**EXERCISE OBJECTIVE:** Retype word for word the lines lying between the line containing "Keep writing the" and the line containing "obj.location.z = FLOOR_Z", together with those two lines themselves, and nothing besides.

**SUPPLIED INFORMATION:**
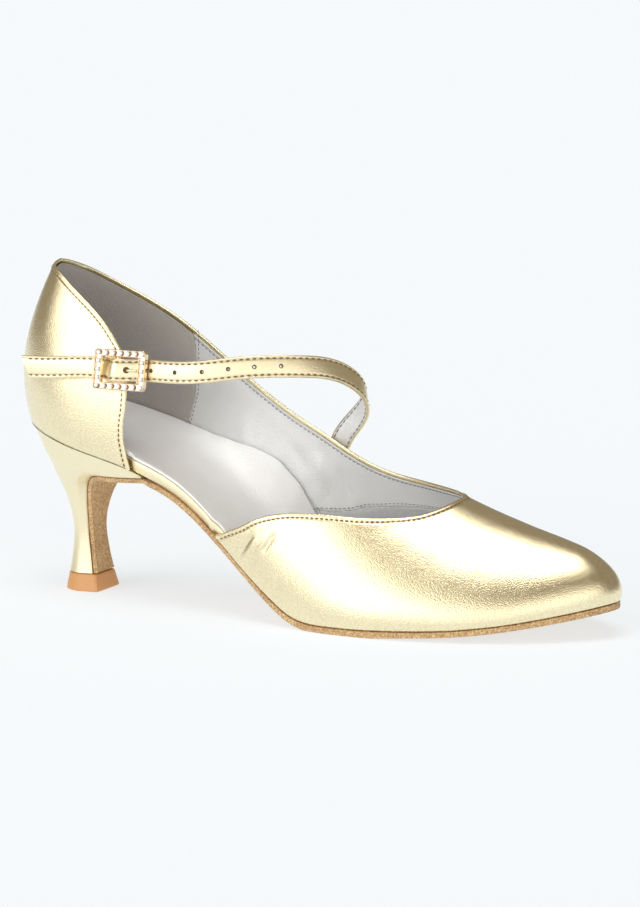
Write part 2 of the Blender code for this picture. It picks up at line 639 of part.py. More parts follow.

==

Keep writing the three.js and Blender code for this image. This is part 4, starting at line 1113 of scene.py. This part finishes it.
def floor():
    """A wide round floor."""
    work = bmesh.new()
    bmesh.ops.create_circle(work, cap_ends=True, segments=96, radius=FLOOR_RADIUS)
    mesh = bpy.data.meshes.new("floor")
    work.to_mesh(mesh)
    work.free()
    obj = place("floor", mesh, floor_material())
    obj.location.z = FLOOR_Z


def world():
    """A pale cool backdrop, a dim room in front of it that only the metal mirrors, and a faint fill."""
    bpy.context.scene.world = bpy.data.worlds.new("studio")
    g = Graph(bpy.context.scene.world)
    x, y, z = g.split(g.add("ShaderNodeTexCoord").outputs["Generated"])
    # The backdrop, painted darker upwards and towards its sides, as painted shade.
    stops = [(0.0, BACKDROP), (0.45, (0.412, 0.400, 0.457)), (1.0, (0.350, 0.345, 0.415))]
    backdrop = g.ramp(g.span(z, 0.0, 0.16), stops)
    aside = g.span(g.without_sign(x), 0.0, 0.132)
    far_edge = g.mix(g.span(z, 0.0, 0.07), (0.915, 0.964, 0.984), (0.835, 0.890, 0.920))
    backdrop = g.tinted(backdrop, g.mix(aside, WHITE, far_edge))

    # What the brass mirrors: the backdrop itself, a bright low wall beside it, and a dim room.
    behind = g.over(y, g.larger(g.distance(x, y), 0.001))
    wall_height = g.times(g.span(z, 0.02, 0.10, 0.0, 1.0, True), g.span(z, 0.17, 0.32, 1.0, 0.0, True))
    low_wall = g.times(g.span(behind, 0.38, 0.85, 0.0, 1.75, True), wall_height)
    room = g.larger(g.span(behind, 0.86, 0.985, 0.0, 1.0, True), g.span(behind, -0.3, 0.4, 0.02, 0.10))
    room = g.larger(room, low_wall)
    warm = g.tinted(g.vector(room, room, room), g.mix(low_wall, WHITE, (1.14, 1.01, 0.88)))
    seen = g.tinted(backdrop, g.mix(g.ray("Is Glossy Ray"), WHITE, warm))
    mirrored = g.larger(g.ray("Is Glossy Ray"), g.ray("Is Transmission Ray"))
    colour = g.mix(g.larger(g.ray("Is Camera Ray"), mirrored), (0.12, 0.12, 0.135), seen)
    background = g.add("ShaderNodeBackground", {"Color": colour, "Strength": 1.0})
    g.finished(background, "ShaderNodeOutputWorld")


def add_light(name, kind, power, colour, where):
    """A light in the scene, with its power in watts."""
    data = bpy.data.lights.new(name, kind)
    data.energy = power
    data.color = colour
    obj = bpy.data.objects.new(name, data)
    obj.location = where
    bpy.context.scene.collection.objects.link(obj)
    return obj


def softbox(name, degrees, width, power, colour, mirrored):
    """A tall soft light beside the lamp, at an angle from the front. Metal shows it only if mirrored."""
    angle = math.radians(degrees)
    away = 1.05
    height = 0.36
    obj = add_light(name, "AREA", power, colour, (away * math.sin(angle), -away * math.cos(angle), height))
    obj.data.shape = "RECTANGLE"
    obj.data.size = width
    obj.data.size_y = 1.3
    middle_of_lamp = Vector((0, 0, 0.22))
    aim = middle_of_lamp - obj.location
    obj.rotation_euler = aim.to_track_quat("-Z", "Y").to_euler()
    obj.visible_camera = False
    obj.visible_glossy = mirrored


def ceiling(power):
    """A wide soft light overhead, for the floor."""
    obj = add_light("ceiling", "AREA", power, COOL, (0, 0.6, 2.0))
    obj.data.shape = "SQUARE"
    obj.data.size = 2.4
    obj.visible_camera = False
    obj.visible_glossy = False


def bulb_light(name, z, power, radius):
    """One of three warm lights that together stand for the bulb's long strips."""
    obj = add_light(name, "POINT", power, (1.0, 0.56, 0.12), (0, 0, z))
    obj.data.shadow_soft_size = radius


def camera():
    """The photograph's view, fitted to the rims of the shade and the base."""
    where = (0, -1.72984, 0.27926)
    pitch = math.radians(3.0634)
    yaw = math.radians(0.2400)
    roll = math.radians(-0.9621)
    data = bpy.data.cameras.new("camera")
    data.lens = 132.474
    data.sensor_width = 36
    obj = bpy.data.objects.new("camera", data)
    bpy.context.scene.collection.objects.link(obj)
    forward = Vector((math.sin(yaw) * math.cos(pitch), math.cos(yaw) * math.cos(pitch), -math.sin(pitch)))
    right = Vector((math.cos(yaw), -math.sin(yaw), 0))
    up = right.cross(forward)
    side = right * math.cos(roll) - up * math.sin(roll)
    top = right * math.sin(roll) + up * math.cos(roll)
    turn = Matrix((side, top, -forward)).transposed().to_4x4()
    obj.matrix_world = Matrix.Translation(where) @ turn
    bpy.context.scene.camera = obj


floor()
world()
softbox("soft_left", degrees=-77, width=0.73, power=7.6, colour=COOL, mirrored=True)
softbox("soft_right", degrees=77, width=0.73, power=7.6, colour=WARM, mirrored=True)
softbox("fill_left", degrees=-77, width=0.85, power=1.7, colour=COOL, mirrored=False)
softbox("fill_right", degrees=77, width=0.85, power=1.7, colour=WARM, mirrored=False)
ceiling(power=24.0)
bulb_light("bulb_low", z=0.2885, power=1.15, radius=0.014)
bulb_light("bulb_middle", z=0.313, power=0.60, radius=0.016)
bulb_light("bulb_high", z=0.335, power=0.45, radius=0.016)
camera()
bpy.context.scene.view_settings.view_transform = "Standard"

**CORRECT ANSWER:**
Keep writing the three.js and Blender code for this image. This is part 4, starting at line 1113 of scene.py. This part finishes it.
def floor():
    """A wide round floor."""
    work = bmesh.new()
    bmesh.ops.create_circle(work, cap_ends=True, segments=96, radius=FLOOR_RADIUS)
    mesh = bpy.data.meshes.new("floor")
    work.to_mesh(mesh)
    work.free()
    obj = place("floor", mesh, floor_material())
    obj.location.z = FLOOR_Z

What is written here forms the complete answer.